• **Exercise directions**
Read the data and repeat it in full, exactly.

• **Data for the task**
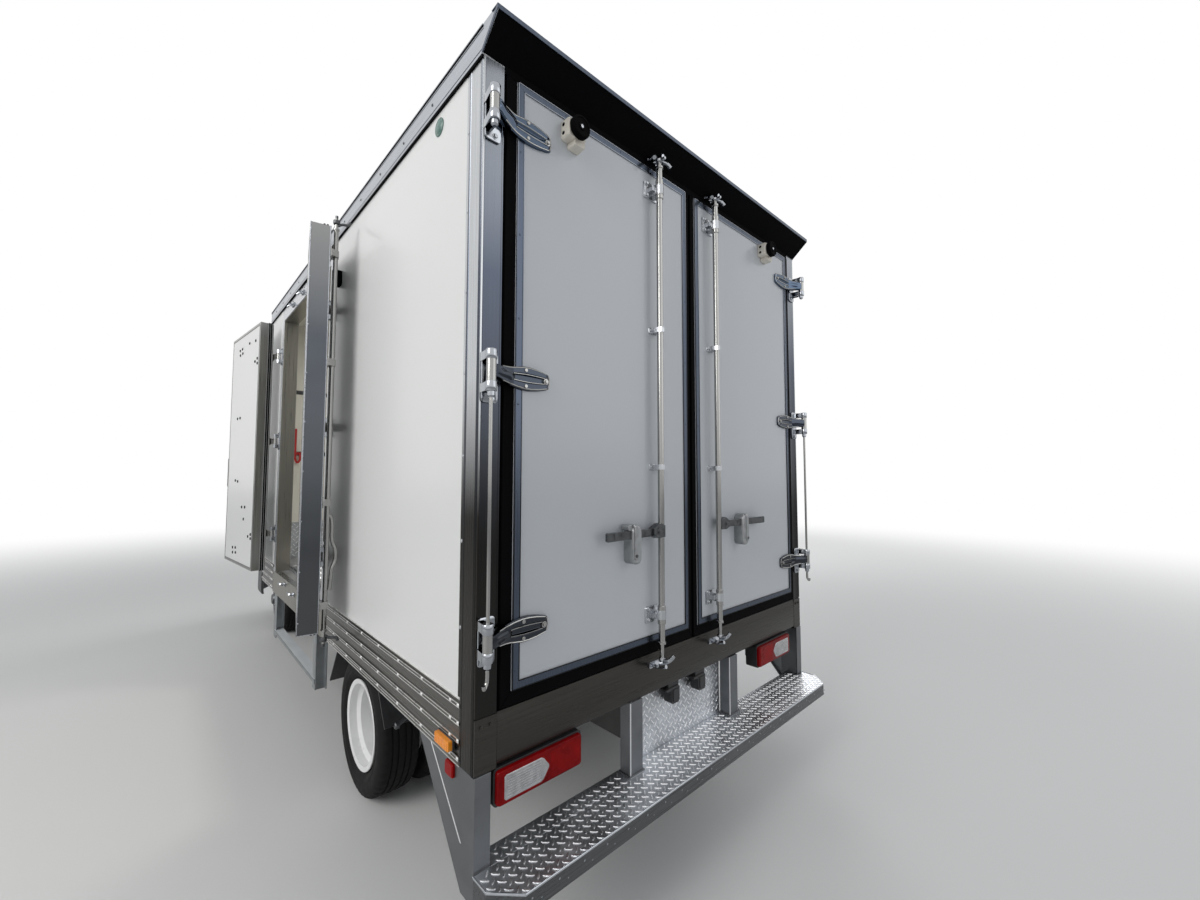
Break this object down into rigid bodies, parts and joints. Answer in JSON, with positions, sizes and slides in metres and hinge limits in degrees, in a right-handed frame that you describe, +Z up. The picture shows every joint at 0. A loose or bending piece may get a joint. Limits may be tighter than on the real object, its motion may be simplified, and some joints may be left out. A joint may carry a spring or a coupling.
{
  "type": "refrigerated truck",
  "caption": "Light cab-over refrigerated truck with an insulated body, rear doors, an open side door, a tilting cab, steered front wheels and twin rear wheels.",
  "frame": {"origin": "on the ground under the middle of the overall length and width, 58 mm left of the truck's centre line, because the side doors stand open on the left", "axes": "+X to the truck's right, +Y forward to the cab, +Z up"},
  "size_m": [2.5575, 5.977, 3.12],
  "materials": {
    "body_white": "gloss white composite panel",
    "door_white": "satin white door skin",
    "bright_aluminium": "brushed extrusion",
    "dark_aluminium": "mirror-like stainless and aluminium trim",
    "chequer_plate": "bright chequer plate",
    "galvanised": "galvanised steel",
    "chrome": "polished",
    "chassis_black": "satin black paint",
    "cast_grey": "painted casting",
    "rim_white": "gloss white steel rim",
    "tyre": "road tyre",
    "lamp_red": "red lens",
    "lamp_clear": "clear lens",
    "cab_white": "gloss white paint",
    "window": "tinted glass",
    "interior_grey": "grained plastic",
    "seat_cloth": "woven seat cloth",
    "black_plastic": "black plastic",
    "unit_white": "white moulded cover"
  },
  "bodies": {
    "chassis": {"battery_box": "black_plastic", "box_floor": "bright_aluminium", "box_front_wall": "body_white", "box_roof": "body_white", "box_wall_left": "body_white", "box_wall_right": "body_white", "chassis_frame": "chassis_black", "driveline": "cast_grey", "engine_block": "cast_grey", "exhaust": "galvanised", "front_axle": "chassis_black", "front_bumper": "cab_white", "fuel_tank": "chassis_black", "leaf_springs": "chassis_black", "rear_axle": "chassis_black", "rear_frame": "dark_aluminium", "rear_mudguards": "black_plastic", "rear_step_brackets": "galvanised", "rear_step_tread": "chequer_plate", "refrigeration_unit": "unit_white", "roof_rails": "bright_aluminium", "side_door_frame": "bright_aluminium", "side_skirts": "dark_aluminium", "side_step": "galvanised", "tail_lamps": "lamp_red"},
    "cab": {"cab_shell": "cab_white", "cab_glass": "window", "dashboard": "interior_grey", "seats": "seat_cloth", "headlamps": "lamp_clear", "mirrors": "black_plastic"},
    "left_cab_door": {"cab_door_left": "cab_white", "door_glass_left": "window"},
    "right_cab_door": {"cab_door_right": "cab_white", "door_glass_right": "window"},
    "left_knuckle": {"knuckle_left": "cast_grey"},
    "right_knuckle": {"knuckle_right": "cast_grey"},
    "front_left_wheel": {"front_rim_left": "rim_white", "front_tyre_left": "tyre"},
    "front_right_wheel": {"front_rim_right": "rim_white", "front_tyre_right": "tyre"},
    "rear_left_wheels": {"rear_rims_left": "rim_white", "rear_tyres_left": "tyre"},
    "rear_right_wheels": {"rear_rims_right": "rim_white", "rear_tyres_right": "tyre"},
    "left_rear_door": {"rear_door_left": "door_white", "rear_door_gear_left": "chrome"},
    "right_rear_door": {"rear_door_right": "door_white", "rear_door_gear_right": "chrome"},
    "front_side_leaf": {"side_door_front": "body_white"},
    "rear_side_leaf": {"side_door_rear": "body_white"}
  },
  "joints": [
    {"name": "steer_left", "type": "hinge", "parent": "chassis", "child": "left_knuckle", "pos_m": [-0.565, 1.8835, 0.345], "axis": [0, 0, 1], "range_deg": [-35, 35]},
    {"name": "steer_right", "type": "hinge", "parent": "chassis", "child": "right_knuckle", "pos_m": [0.681, 1.8835, 0.345], "axis": [0, 0, 1], "range_deg": [-35, 35]},
    {"name": "front_left_spin", "type": "hinge", "parent": "left_knuckle", "child": "front_left_wheel", "pos_m": [-0.675, 1.8835, 0.345], "axis": [-1, 0, 0], "continuous": true},
    {"name": "front_right_spin", "type": "hinge", "parent": "right_knuckle", "child": "front_right_wheel", "pos_m": [0.791, 1.8835, 0.345], "axis": [-1, 0, 0], "continuous": true},
    {"name": "rear_left_spin", "type": "hinge", "parent": "chassis", "child": "rear_left_wheels", "pos_m": [-0.745, -1.4605, 0.345], "axis": [-1, 0, 0], "continuous": true},
    {"name": "rear_right_spin", "type": "hinge", "parent": "chassis", "child": "rear_right_wheels", "pos_m": [0.861, -1.4605, 0.345], "axis": [-1, 0, 0], "continuous": true},
    {"name": "cab_tilt", "type": "hinge", "parent": "chassis", "child": "cab", "pos_m": [0.058, 2.8235, 0.7], "axis": [-1, 0, 0], "range_deg": [0, 45]},
    {"name": "left_cab_door_swing", "type": "hinge", "parent": "cab", "child": "left_cab_door", "pos_m": [-0.789, 2.6635, 1], "axis": [0, 0, -1], "range_deg": [0, 70]},
    {"name": "right_cab_door_swing", "type": "hinge", "parent": "cab", "child": "right_cab_door", "pos_m": [0.905, 2.6635, 1], "axis": [0, 0, 1], "range_deg": [0, 70]},
    {"name": "left_rear_door_swing", "type": "hinge", "parent": "chassis", "child": "left_rear_door", "pos_m": [-1.034, -2.8765, 1.5], "axis": [0, 0, -1], "range_deg": [0, 262]},
    {"name": "right_rear_door_swing", "type": "hinge", "parent": "chassis", "child": "right_rear_door", "pos_m": [1.15, -2.8765, 1.5], "axis": [0, 0, 1], "range_deg": [0, 262]},
    {"name": "rear_side_leaf_shut", "type": "hinge", "parent": "chassis", "child": "rear_side_leaf", "pos_m": [-1.062, -1.0265, 1.5], "axis": [0, 0, -1], "range_deg": [0, 169.5]},
    {"name": "front_side_leaf_shut", "type": "hinge", "parent": "chassis", "child": "front_side_leaf", "pos_m": [-1.067, 0.4835, 1.5], "axis": [0, 0, 1], "range_deg": [0, 174.3]}
  ],
  "couplings": [
    {"joint": "steer_right", "follows": "steer_left", "ratio": 1}
  ]
}
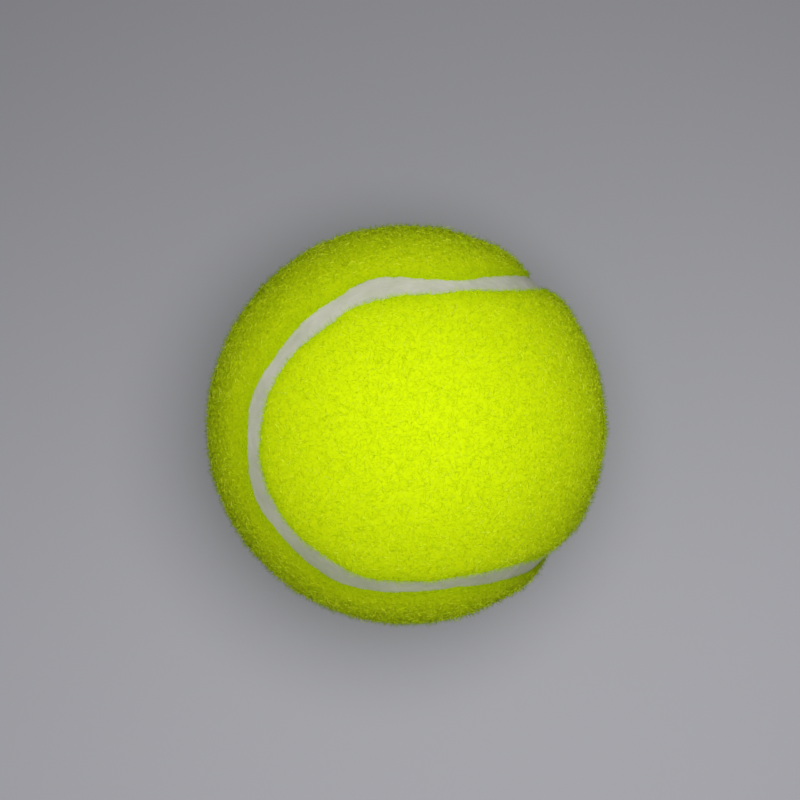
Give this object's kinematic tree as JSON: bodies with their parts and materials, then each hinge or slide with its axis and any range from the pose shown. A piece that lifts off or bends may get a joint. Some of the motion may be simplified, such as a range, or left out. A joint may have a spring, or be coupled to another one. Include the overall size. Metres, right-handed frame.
{
  "type": "tennis ball",
  "caption": "Felt-covered hollow rubber ball: a core of half shells under dog-bone felt cloths that meet along one curved seam of rubber cement.",
  "frame": {"origin": "centre of the ball", "axes": "+X out of the middle of the right cloth's waist, +Z out of the middle of one of its lobes and +Y out of the middle of a lobe of the left cloth; the seam is the same after a quarter turn about X with a mirror image"},
  "size_m": [0.067, 0.067, 0.067],
  "materials": {
    "felt": "needled wool and nylon felt, raised fibrous nap, fluorescent yellow-green, fully matte",
    "seam_cement": "cured pale grey rubber cement, matte",
    "cloth_backing": "vulcanised rubber coat on the back of the cloth, matte",
    "solution_coat": "thin dried rubber solution, satin",
    "core_cement": "cured rubber cement, satin",
    "core_rubber": "compression-moulded filled natural rubber, matte"
  },
  "bodies": {
    "root": {"core_half_upper": "core_rubber", "core_half_lower": "core_rubber", "core_joint_cement": "core_cement", "core_solution_coat": "solution_coat", "panel_backing_right": "cloth_backing", "panel_backing_left": "cloth_backing", "felt_panel_right": "felt", "felt_panel_left": "felt", "seam_cement": "seam_cement"}
  },
  "joints": []
}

• **Task result**
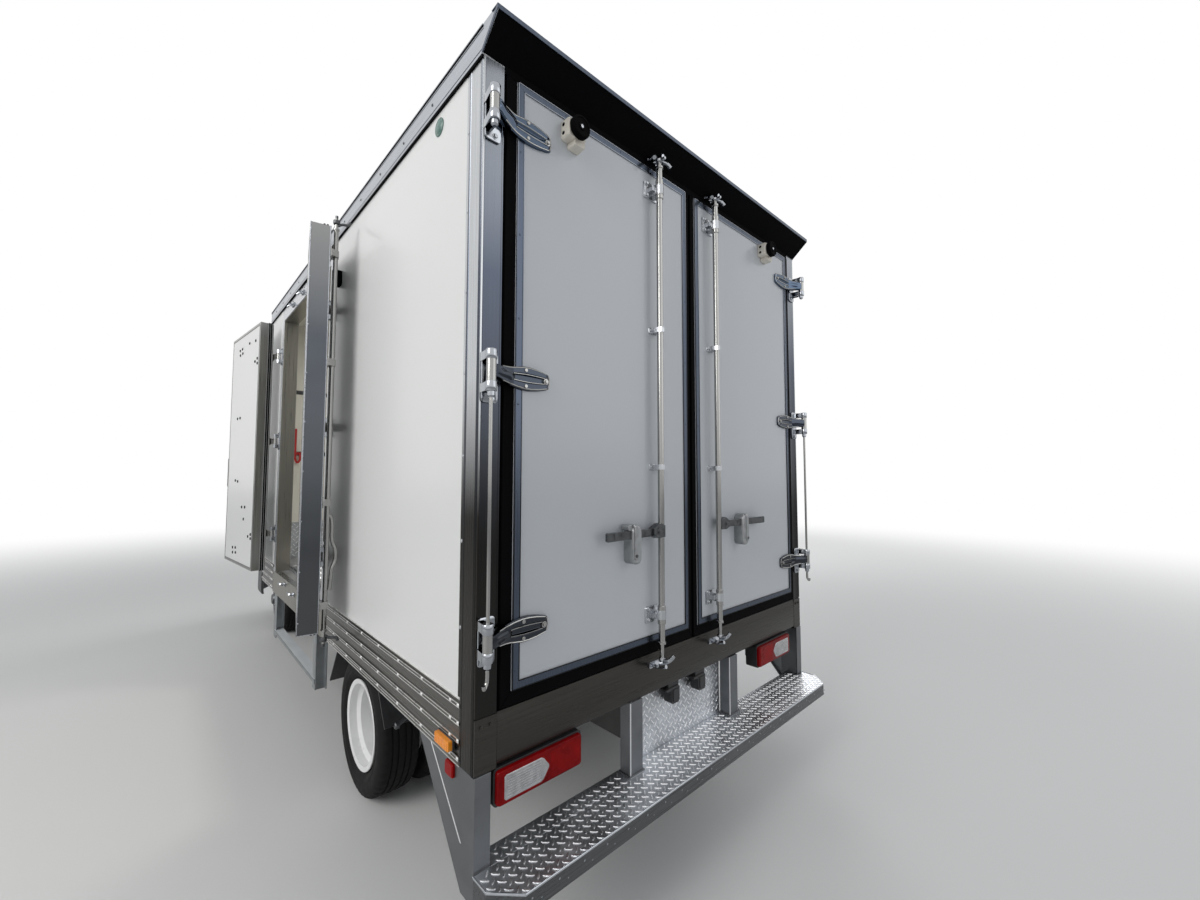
Break this object down into rigid bodies, parts and joints. Answer in JSON, with positions, sizes and slides in metres and hinge limits in degrees, in a right-handed frame that you describe, +Z up. The picture shows every joint at 0. A loose or bending piece may get a joint. Limits may be tighter than on the real object, its motion may be simplified, and some joints may be left out. A joint may carry a spring or a coupling.
{
  "type": "refrigerated truck",
  "caption": "Light cab-over refrigerated truck with an insulated body, rear doors, an open side door, a tilting cab, steered front wheels and twin rear wheels.",
  "frame": {"origin": "on the ground under the middle of the overall length and width, 58 mm left of the truck's centre line, because the side doors stand open on the left", "axes": "+X to the truck's right, +Y forward to the cab, +Z up"},
  "size_m": [2.5575, 5.977, 3.12],
  "materials": {
    "body_white": "gloss white composite panel",
    "door_white": "satin white door skin",
    "bright_aluminium": "brushed extrusion",
    "dark_aluminium": "mirror-like stainless and aluminium trim",
    "chequer_plate": "bright chequer plate",
    "galvanised": "galvanised steel",
    "chrome": "polished",
    "chassis_black": "satin black paint",
    "cast_grey": "painted casting",
    "rim_white": "gloss white steel rim",
    "tyre": "road tyre",
    "lamp_red": "red lens",
    "lamp_clear": "clear lens",
    "cab_white": "gloss white paint",
    "window": "tinted glass",
    "interior_grey": "grained plastic",
    "seat_cloth": "woven seat cloth",
    "black_plastic": "black plastic",
    "unit_white": "white moulded cover"
  },
  "bodies": {
    "chassis": {"battery_box": "black_plastic", "box_floor": "bright_aluminium", "box_front_wall": "body_white", "box_roof": "body_white", "box_wall_left": "body_white", "box_wall_right": "body_white", "chassis_frame": "chassis_black", "driveline": "cast_grey", "engine_block": "cast_grey", "exhaust": "galvanised", "front_axle": "chassis_black", "front_bumper": "cab_white", "fuel_tank": "chassis_black", "leaf_springs": "chassis_black", "rear_axle": "chassis_black", "rear_frame": "dark_aluminium", "rear_mudguards": "black_plastic", "rear_step_brackets": "galvanised", "rear_step_tread": "chequer_plate", "refrigeration_unit": "unit_white", "roof_rails": "bright_aluminium", "side_door_frame": "bright_aluminium", "side_skirts": "dark_aluminium", "side_step": "galvanised", "tail_lamps": "lamp_red"},
    "cab": {"cab_shell": "cab_white", "cab_glass": "window", "dashboard": "interior_grey", "seats": "seat_cloth", "headlamps": "lamp_clear", "mirrors": "black_plastic"},
    "left_cab_door": {"cab_door_left": "cab_white", "door_glass_left": "window"},
    "right_cab_door": {"cab_door_right": "cab_white", "door_glass_right": "window"},
    "left_knuckle": {"knuckle_left": "cast_grey"},
    "right_knuckle": {"knuckle_right": "cast_grey"},
    "front_left_wheel": {"front_rim_left": "rim_white", "front_tyre_left": "tyre"},
    "front_right_wheel": {"front_rim_right": "rim_white", "front_tyre_right": "tyre"},
    "rear_left_wheels": {"rear_rims_left": "rim_white", "rear_tyres_left": "tyre"},
    "rear_right_wheels": {"rear_rims_right": "rim_white", "rear_tyres_right": "tyre"},
    "left_rear_door": {"rear_door_left": "door_white", "rear_door_gear_left": "chrome"},
    "right_rear_door": {"rear_door_right": "door_white", "rear_door_gear_right": "chrome"},
    "front_side_leaf": {"side_door_front": "body_white"},
    "rear_side_leaf": {"side_door_rear": "body_white"}
  },
  "joints": [
    {"name": "steer_left", "type": "hinge", "parent": "chassis", "child": "left_knuckle", "pos_m": [-0.565, 1.8835, 0.345], "axis": [0, 0, 1], "range_deg": [-35, 35]},
    {"name": "steer_right", "type": "hinge", "parent": "chassis", "child": "right_knuckle", "pos_m": [0.681, 1.8835, 0.345], "axis": [0, 0, 1], "range_deg": [-35, 35]},
    {"name": "front_left_spin", "type": "hinge", "parent": "left_knuckle", "child": "front_left_wheel", "pos_m": [-0.675, 1.8835, 0.345], "axis": [-1, 0, 0], "continuous": true},
    {"name": "front_right_spin", "type": "hinge", "parent": "right_knuckle", "child": "front_right_wheel", "pos_m": [0.791, 1.8835, 0.345], "axis": [-1, 0, 0], "continuous": true},
    {"name": "rear_left_spin", "type": "hinge", "parent": "chassis", "child": "rear_left_wheels", "pos_m": [-0.745, -1.4605, 0.345], "axis": [-1, 0, 0], "continuous": true},
    {"name": "rear_right_spin", "type": "hinge", "parent": "chassis", "child": "rear_right_wheels", "pos_m": [0.861, -1.4605, 0.345], "axis": [-1, 0, 0], "continuous": true},
    {"name": "cab_tilt", "type": "hinge", "parent": "chassis", "child": "cab", "pos_m": [0.058, 2.8235, 0.7], "axis": [-1, 0, 0], "range_deg": [0, 45]},
    {"name": "left_cab_door_swing", "type": "hinge", "parent": "cab", "child": "left_cab_door", "pos_m": [-0.789, 2.6635, 1], "axis": [0, 0, -1], "range_deg": [0, 70]},
    {"name": "right_cab_door_swing", "type": "hinge", "parent": "cab", "child": "right_cab_door", "pos_m": [0.905, 2.6635, 1], "axis": [0, 0, 1], "range_deg": [0, 70]},
    {"name": "left_rear_door_swing", "type": "hinge", "parent": "chassis", "child": "left_rear_door", "pos_m": [-1.034, -2.8765, 1.5], "axis": [0, 0, -1], "range_deg": [0, 262]},
    {"name": "right_rear_door_swing", "type": "hinge", "parent": "chassis", "child": "right_rear_door", "pos_m": [1.15, -2.8765, 1.5], "axis": [0, 0, 1], "range_deg": [0, 262]},
    {"name": "rear_side_leaf_shut", "type": "hinge", "parent": "chassis", "child": "rear_side_leaf", "pos_m": [-1.062, -1.0265, 1.5], "axis": [0, 0, -1], "range_deg": [0, 169.5]},
    {"name": "front_side_leaf_shut", "type": "hinge", "parent": "chassis", "child": "front_side_leaf", "pos_m": [-1.067, 0.4835, 1.5], "axis": [0, 0, 1], "range_deg": [0, 174.3]}
  ],
  "couplings": [
    {"joint": "steer_right", "follows": "steer_left", "ratio": 1}
  ]
}
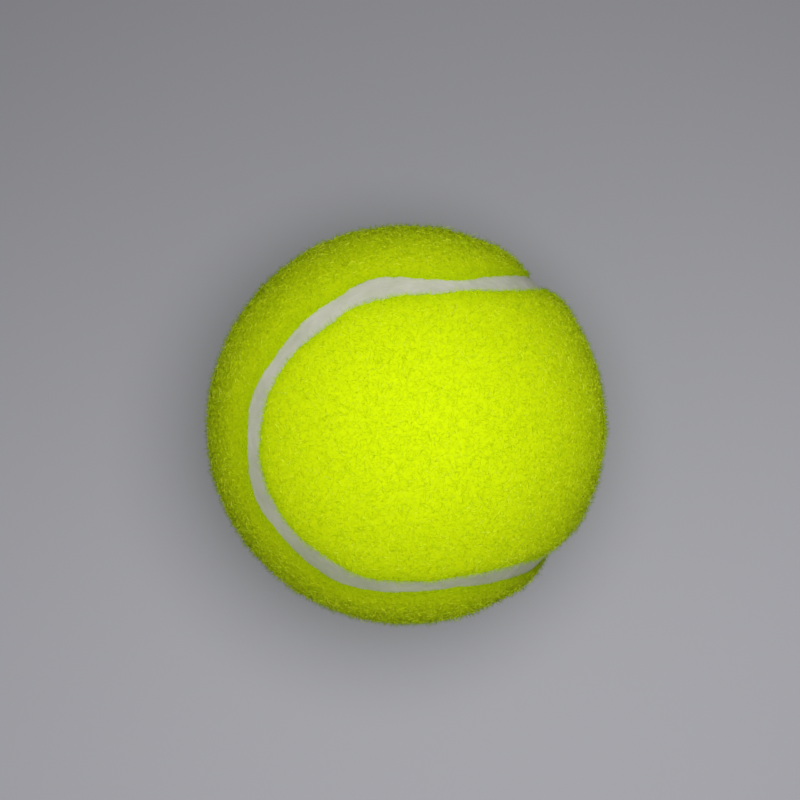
Give this object's kinematic tree as JSON: bodies with their parts and materials, then each hinge or slide with its axis and any range from the pose shown. A piece that lifts off or bends may get a joint. Some of the motion may be simplified, such as a range, or left out. A joint may have a spring, or be coupled to another one. Include the overall size. Metres, right-handed frame.
{
  "type": "tennis ball",
  "caption": "Felt-covered hollow rubber ball: a core of half shells under dog-bone felt cloths that meet along one curved seam of rubber cement.",
  "frame": {"origin": "centre of the ball", "axes": "+X out of the middle of the right cloth's waist, +Z out of the middle of one of its lobes and +Y out of the middle of a lobe of the left cloth; the seam is the same after a quarter turn about X with a mirror image"},
  "size_m": [0.067, 0.067, 0.067],
  "materials": {
    "felt": "needled wool and nylon felt, raised fibrous nap, fluorescent yellow-green, fully matte",
    "seam_cement": "cured pale grey rubber cement, matte",
    "cloth_backing": "vulcanised rubber coat on the back of the cloth, matte",
    "solution_coat": "thin dried rubber solution, satin",
    "core_cement": "cured rubber cement, satin",
    "core_rubber": "compression-moulded filled natural rubber, matte"
  },
  "bodies": {
    "root": {"core_half_upper": "core_rubber", "core_half_lower": "core_rubber", "core_joint_cement": "core_cement", "core_solution_coat": "solution_coat", "panel_backing_right": "cloth_backing", "panel_backing_left": "cloth_backing", "felt_panel_right": "felt", "felt_panel_left": "felt", "seam_cement": "seam_cement"}
  },
  "joints": []
}